**Stored data:**

-------------------------

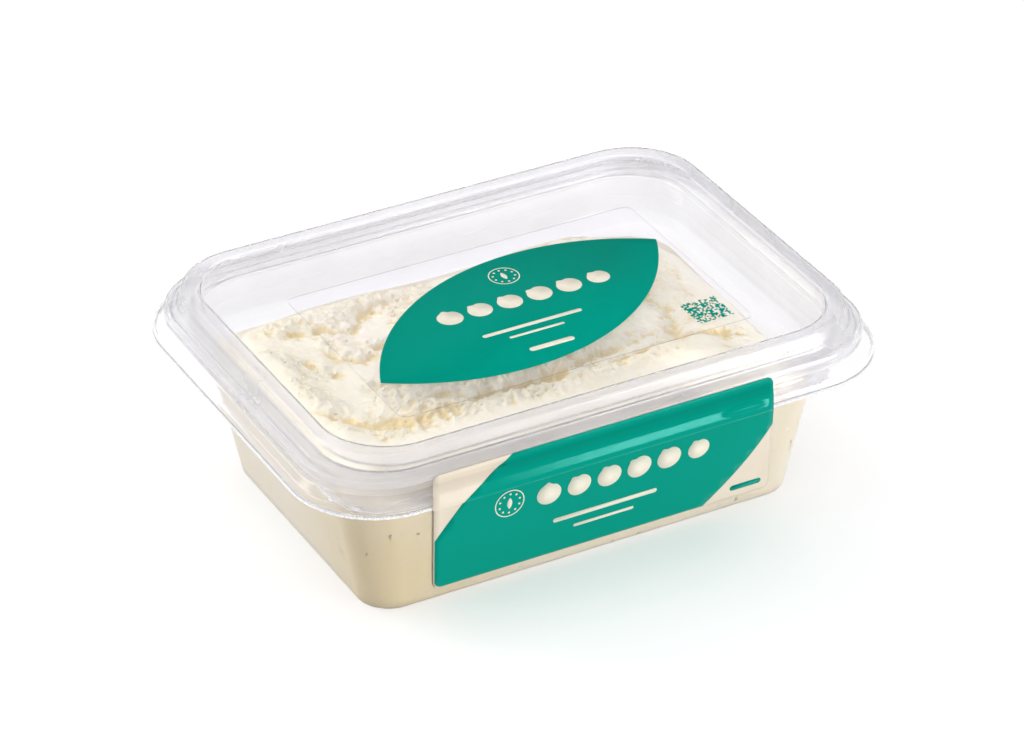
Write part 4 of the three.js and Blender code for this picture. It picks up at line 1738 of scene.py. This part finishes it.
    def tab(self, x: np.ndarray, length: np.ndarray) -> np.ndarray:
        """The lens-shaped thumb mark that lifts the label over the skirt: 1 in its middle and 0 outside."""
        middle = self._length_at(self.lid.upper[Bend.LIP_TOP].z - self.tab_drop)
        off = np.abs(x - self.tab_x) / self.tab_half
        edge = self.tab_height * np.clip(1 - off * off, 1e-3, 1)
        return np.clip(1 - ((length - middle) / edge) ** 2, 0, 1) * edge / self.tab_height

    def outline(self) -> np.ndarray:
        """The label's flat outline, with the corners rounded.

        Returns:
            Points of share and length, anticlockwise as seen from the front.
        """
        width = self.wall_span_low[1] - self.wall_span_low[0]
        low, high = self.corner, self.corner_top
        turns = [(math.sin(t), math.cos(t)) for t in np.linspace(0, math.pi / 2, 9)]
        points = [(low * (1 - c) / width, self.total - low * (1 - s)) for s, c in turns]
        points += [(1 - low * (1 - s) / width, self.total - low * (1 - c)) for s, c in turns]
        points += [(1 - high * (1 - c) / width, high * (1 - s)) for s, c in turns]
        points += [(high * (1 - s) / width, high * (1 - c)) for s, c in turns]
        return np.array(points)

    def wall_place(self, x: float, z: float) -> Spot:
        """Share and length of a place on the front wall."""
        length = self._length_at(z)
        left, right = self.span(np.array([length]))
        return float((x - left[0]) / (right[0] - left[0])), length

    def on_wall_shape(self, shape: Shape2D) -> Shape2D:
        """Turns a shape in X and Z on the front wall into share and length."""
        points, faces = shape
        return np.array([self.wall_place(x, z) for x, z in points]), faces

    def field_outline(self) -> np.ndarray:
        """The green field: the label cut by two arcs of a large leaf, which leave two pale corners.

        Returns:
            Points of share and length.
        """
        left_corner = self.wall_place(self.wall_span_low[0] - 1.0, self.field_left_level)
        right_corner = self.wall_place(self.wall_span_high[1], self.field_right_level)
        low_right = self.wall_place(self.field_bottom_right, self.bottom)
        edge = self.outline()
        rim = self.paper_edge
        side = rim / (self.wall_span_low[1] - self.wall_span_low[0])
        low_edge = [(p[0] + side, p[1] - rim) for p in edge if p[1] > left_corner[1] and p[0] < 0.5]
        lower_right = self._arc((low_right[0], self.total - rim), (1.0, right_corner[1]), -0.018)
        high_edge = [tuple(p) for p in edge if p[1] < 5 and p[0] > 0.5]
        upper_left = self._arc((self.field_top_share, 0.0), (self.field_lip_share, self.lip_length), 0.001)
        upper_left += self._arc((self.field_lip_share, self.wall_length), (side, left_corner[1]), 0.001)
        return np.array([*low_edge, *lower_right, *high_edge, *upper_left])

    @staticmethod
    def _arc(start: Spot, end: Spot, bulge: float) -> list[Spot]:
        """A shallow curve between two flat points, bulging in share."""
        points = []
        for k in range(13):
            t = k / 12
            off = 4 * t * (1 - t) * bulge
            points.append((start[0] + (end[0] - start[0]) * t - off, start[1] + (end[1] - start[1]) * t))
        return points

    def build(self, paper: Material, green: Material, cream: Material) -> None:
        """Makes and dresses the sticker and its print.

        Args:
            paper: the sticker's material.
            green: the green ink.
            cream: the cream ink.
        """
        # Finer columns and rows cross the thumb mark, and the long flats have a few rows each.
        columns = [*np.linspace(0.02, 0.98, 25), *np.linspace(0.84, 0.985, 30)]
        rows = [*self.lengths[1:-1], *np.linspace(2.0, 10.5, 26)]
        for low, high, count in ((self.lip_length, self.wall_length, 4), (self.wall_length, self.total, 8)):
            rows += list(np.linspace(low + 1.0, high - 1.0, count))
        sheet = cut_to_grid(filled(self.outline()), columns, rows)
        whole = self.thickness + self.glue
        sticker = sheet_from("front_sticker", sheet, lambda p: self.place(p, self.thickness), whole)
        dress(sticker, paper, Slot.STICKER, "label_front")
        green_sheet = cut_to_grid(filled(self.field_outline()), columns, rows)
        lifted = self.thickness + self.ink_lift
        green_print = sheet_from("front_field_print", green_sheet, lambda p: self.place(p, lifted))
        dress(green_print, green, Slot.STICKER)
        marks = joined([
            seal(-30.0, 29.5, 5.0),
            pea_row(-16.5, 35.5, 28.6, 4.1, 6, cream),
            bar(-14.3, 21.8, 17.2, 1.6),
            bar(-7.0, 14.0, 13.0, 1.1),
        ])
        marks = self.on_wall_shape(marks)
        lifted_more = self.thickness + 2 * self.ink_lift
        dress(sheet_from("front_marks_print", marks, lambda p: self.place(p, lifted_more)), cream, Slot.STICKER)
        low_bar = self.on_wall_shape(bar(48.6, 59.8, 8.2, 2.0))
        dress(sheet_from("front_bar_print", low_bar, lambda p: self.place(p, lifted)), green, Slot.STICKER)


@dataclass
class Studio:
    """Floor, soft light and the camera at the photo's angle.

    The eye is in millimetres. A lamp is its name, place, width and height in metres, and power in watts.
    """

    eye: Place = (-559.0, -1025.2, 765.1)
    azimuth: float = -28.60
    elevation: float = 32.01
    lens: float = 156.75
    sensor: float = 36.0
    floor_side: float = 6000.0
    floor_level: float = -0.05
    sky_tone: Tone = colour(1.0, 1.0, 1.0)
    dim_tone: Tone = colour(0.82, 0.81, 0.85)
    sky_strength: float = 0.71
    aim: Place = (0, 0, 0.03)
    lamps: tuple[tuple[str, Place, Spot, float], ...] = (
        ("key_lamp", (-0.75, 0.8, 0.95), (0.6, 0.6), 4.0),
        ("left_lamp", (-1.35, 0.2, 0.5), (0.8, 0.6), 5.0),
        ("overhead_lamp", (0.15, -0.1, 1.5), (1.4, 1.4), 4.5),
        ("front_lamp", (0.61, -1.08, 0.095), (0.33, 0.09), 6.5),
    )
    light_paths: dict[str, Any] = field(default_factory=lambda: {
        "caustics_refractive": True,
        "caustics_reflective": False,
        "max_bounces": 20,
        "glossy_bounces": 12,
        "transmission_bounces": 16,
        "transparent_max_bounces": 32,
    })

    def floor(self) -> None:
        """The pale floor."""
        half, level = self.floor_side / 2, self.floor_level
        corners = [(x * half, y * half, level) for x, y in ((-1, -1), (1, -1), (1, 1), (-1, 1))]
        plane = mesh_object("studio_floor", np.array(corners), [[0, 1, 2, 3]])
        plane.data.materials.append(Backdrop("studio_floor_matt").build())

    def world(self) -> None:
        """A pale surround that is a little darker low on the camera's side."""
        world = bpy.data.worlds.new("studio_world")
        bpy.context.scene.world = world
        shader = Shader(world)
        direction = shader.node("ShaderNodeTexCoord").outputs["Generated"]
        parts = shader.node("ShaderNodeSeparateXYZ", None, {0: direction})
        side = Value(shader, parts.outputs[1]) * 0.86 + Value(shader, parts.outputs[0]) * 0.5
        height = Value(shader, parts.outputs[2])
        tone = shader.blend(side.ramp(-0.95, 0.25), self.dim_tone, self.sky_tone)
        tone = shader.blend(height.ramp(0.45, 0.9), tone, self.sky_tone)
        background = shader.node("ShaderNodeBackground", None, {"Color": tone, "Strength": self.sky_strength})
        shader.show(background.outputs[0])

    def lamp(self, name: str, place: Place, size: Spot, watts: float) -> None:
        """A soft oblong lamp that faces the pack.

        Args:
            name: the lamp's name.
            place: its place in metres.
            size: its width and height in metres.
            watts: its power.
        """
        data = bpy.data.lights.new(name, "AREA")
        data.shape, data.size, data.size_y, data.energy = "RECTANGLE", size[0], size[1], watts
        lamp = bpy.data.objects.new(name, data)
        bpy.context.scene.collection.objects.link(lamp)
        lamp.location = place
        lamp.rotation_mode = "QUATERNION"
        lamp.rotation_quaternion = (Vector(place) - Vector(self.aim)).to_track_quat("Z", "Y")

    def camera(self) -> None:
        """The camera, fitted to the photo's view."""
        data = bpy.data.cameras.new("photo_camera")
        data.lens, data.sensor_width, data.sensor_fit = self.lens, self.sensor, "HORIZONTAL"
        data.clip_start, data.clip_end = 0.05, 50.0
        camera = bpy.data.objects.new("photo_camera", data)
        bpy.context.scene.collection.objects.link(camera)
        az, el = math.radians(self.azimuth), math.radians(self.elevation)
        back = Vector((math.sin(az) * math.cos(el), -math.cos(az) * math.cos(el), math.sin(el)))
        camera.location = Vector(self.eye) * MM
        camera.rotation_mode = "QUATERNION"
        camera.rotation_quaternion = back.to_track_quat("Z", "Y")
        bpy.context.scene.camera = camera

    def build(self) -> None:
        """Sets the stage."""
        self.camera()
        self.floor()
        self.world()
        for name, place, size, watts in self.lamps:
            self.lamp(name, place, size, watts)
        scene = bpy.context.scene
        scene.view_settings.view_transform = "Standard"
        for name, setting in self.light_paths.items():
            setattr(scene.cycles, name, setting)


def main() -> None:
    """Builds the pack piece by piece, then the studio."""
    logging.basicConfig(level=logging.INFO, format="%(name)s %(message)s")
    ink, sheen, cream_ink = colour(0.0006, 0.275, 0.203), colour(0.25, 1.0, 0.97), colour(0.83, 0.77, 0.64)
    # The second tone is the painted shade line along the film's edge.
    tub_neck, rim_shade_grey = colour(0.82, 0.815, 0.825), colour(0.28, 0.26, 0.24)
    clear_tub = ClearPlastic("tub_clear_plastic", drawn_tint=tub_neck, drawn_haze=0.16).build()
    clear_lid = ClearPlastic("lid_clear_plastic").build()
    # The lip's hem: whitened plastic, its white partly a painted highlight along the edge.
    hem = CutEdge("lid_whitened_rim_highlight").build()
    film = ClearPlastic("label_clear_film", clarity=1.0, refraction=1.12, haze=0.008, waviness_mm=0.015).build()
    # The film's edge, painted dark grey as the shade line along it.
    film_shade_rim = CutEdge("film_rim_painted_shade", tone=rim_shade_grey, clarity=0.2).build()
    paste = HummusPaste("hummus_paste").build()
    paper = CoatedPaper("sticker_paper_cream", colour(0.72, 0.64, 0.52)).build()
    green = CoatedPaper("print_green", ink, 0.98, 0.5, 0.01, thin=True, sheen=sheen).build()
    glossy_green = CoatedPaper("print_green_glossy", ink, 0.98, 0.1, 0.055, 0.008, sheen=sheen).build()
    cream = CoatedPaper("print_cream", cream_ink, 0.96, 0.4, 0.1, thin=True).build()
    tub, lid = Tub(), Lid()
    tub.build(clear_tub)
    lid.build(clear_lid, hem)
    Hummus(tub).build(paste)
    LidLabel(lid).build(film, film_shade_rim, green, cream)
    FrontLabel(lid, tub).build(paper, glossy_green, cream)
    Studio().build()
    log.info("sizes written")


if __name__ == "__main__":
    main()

-------------------------

**Objective:**
Write out, exactly and with nothing else, the lines of the listing above from its first line through the line with "the corners rounded.".

**Reply:**
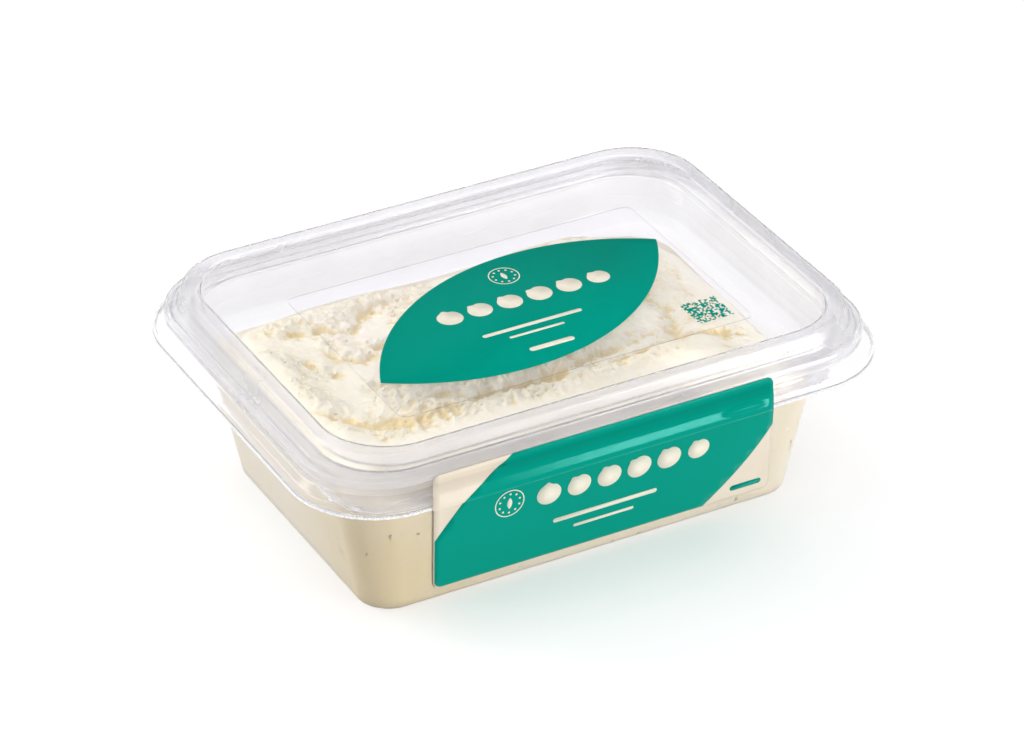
Write part 4 of the three.js and Blender code for this picture. It picks up at line 1738 of scene.py. This part finishes it.
    def tab(self, x: np.ndarray, length: np.ndarray) -> np.ndarray:
        """The lens-shaped thumb mark that lifts the label over the skirt: 1 in its middle and 0 outside."""
        middle = self._length_at(self.lid.upper[Bend.LIP_TOP].z - self.tab_drop)
        off = np.abs(x - self.tab_x) / self.tab_half
        edge = self.tab_height * np.clip(1 - off * off, 1e-3, 1)
        return np.clip(1 - ((length - middle) / edge) ** 2, 0, 1) * edge / self.tab_height

    def outline(self) -> np.ndarray:
        """The label's flat outline, with the corners rounded.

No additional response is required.